Not all the soldiers who returned to Germany in the wake of the defeat were hostile to the new republic, Many working-class soldiers, who had previously been members of trade unions and supported the SPD, supported the new democratic system. Others gravitated towards the communists. Many, however, could not adjust to civilian life, especially as they had great difficulty in finding employment and yearned for the comradeship and sense of purpose that the war years had given them. These men gravitated towards the Freikorps and right-wing nationalist groups. As a result, in the early years of the Weimar Republic, democratic politics was under continuous threat from violent nationalist groups.

19
Q

Stab in Back myth origin and meaning

A

It was Ludendorff, and his superior von Hindenburg, who actively promoted the ‘stab in the back myth. This myth was the justification for continued nationalist attacks on the Republic, its political supporters and on the treaty. It was particularly appealing to ex-soldiers who had suffered in fighting for what they regarded as a noble cause and had then experienced insults and humiliation when they returned to a Germany in the throes of revolution.

20
Q

British reaction to treaty

A

When Prime Minster Lloyd George returned to London after the signing of the treaty, he was given a rapturous reception from a large crowd. On the whole, British public opinion was satisfied that Germany had lost its overseas empire, along with its large fleet, and would be unable to threaten European peace for a generation. Privately, however, Lloyd George believed that Germany should not be so weak that it would be unable to resist the expansion of the USSR westwards, and he wanted Germany to become a strong trading partner with Britain again. Many in Britain saw the French as being greedy and vindictive and there was a growing feeling in Britain that Germany had been unfairly treated at Versailles. One influential view was put forward by the economist, John Maynard Keynes, who argued that the level of reparations was too high.
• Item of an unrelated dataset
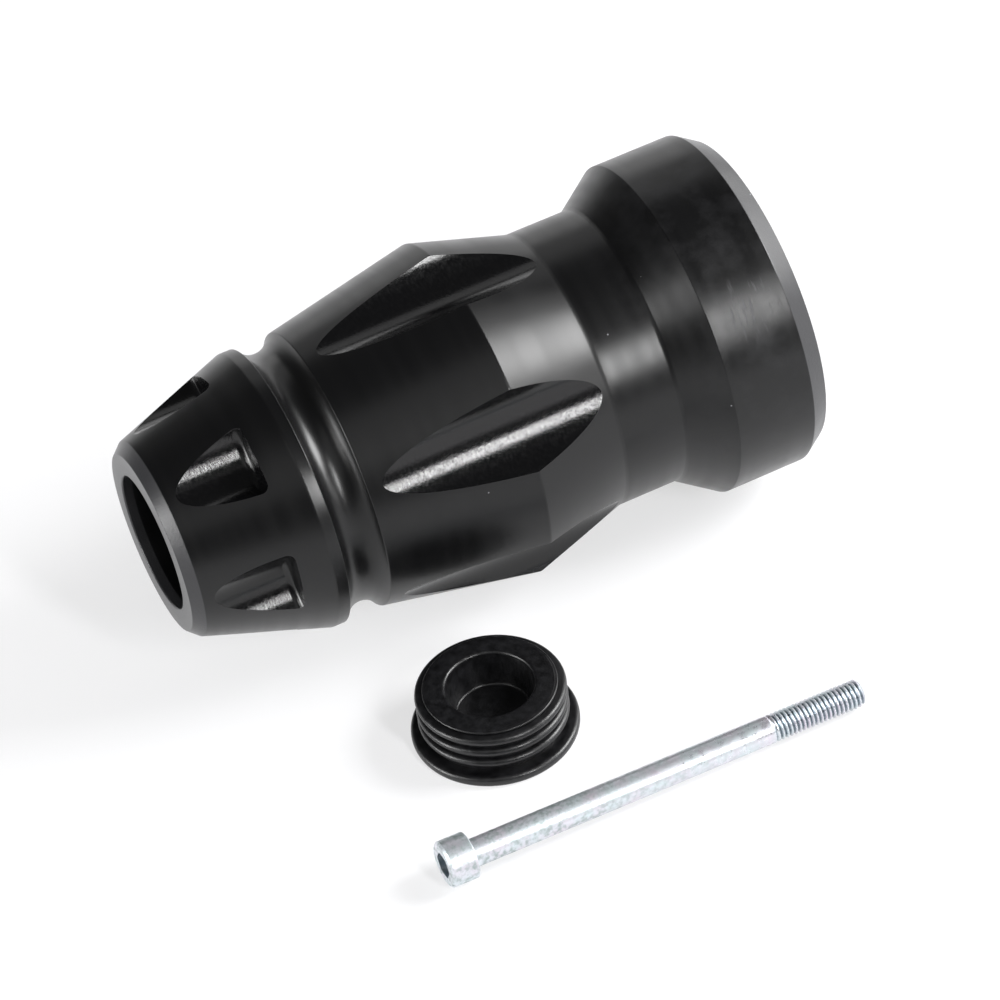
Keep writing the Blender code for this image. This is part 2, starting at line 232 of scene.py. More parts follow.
def makeTurnedAcetal():
    # Acetal bar, turned: a deep black with a satin gloss, and rings round it that break its highlights
    made, tree, shader = newMaterial("turnedBlackAcetal")
    look = turnedAcetal
    coords = addNode(tree, "ShaderNodeTexCoord")
    centred = addNode(tree, "ShaderNodeMapping", {
        "vector_type": "TEXTURE",
        "Location": Vector(slider["place"]) * mm,
        "Rotation": (0, math.radians(slider["tiltDeg"]), 0),
    }, {"Vector": (coords, "Object")})
    split = addNode(tree, "ShaderNodeSeparateXYZ", None, {"Vector": (centred, "Vector")})
    ySquared = addNode(tree, "ShaderNodeMath", {
        "operation": "MULTIPLY",
    }, {0: (split, "Y"), 1: (split, "Y")})
    radiusSquared = addNode(tree, "ShaderNodeMath", {
        "operation": "MULTIPLY_ADD",
    }, {0: (split, "Z"), 1: (split, "Z"), 2: (ySquared, 0)})
    radius = addNode(tree, "ShaderNodeMath", {"operation": "SQRT"}, {0: (radiusSquared, 0)})
    # along + radius grows along every turned face, the flat ones too
    travel = addNode(tree, "ShaderNodeMath", {"operation": "ADD"}, {0: (split, "X"), 1: (radius, 0)})
    rings = addNode(tree, "ShaderNodeTexNoise", {
        "noise_dimensions": "1D", "Scale": 1 / (look["ringSpacing"] * mm), "Detail": 2.0, "Roughness": 0.6,
    }, {"W": (travel, 0)})
    bands = addNode(tree, "ShaderNodeTexNoise", {
        "noise_dimensions": "1D", "Scale": 1 / (look["bandSpacing"] * mm), "Detail": 1.0,
    }, {"W": (travel, 0)})
    ringBump = addNode(tree, "ShaderNodeBump", {
        "Distance": look["ringDepth"] * mm,
    }, {"Height": (rings, "Fac")})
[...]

He believed that the level of reparations ‘was one of the most serious acts of political unwisdom for which our statesmen have ever been responsible.’

21
Q

French reaction to the treaty

A

The French felt they had suffered the most out of all the combatant nations and they were determined to seek revenge at Versailles. The recovery of Alsace-Lorraine, the demilitarisation of the Rhineland and the payment of reparations were key French demands which had been met. Despite this, there were many in France who regarded the treaty as being too lenient on Germany, and Prime Minister Clemenceau, who was blamed for making too many concessions, was defeated at the next election in 1920. Marshal Foch, the wartime military commander, expressed a widely held view in France when he said, “This is not peace. It is an armistice for twenty years.

22
Q

American reaction to the treaty

A

Reactions to the Treaty in America were generally negative. There was a widespread opinion that the treaty had been unfair on Germany and that Britain and France had used the treaty to enrich themselves at Germany’s expense. The Republicans in the American Congress opposed the treaty and Wilson failed to win the Congressional vote to ratify the treaty, leaving the USA to make a separate peace with Germany in 1921. The USA refused to join the League of Nations and, in the 1920s, retreated from involvement in European affairs.

23
Q

Summary

A

The Treaty of Versailles stripped Germany of land, people, resources and military power. Although Germany might have suffered even greater losses ifthe demands of the French Prime Minister Clemenceau had been accepted by the other Allies the German people viewed the treaty in wholly negative terms. Its signing by Bauer’s socialist-led government in June 1919 was viewed by many as an act of national betrayal. The circumstances in which the new republic had been founded in November 1918 prompted many Germans to reject its legitimacy, despite the democratic process that later led to the drawing up of the Weimar Constitution. For German nationalists the new republic- and, in particular, the socialist politicians who had taken the lead in its foundation - was permanently tainted by its association with betrayal and the humiliation of an unjust and dictated peace.